Set problem:
Find the lines that hold "update". Report only how many there are.

Data shown:
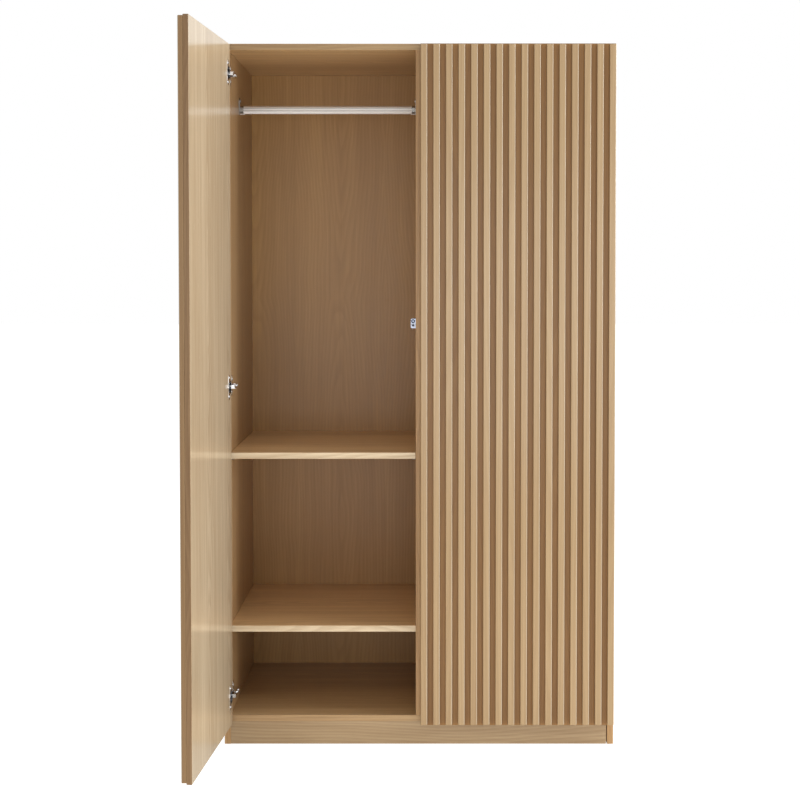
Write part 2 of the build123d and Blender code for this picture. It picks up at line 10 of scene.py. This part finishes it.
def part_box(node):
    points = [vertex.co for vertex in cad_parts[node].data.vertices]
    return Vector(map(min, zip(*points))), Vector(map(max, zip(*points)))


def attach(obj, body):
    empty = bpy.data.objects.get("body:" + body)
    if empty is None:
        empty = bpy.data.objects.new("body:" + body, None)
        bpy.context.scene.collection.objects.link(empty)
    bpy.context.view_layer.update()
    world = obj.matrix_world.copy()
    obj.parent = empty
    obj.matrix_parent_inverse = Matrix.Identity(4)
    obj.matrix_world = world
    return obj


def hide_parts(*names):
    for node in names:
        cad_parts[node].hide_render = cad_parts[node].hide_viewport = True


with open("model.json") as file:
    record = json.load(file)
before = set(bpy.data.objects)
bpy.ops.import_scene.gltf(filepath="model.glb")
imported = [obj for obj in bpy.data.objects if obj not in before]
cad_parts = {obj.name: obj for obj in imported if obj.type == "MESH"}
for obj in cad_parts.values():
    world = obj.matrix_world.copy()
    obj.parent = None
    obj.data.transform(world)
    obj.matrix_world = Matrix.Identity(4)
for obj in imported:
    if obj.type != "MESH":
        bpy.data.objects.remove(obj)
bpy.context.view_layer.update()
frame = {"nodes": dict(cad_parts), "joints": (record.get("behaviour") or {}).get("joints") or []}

Answer:
2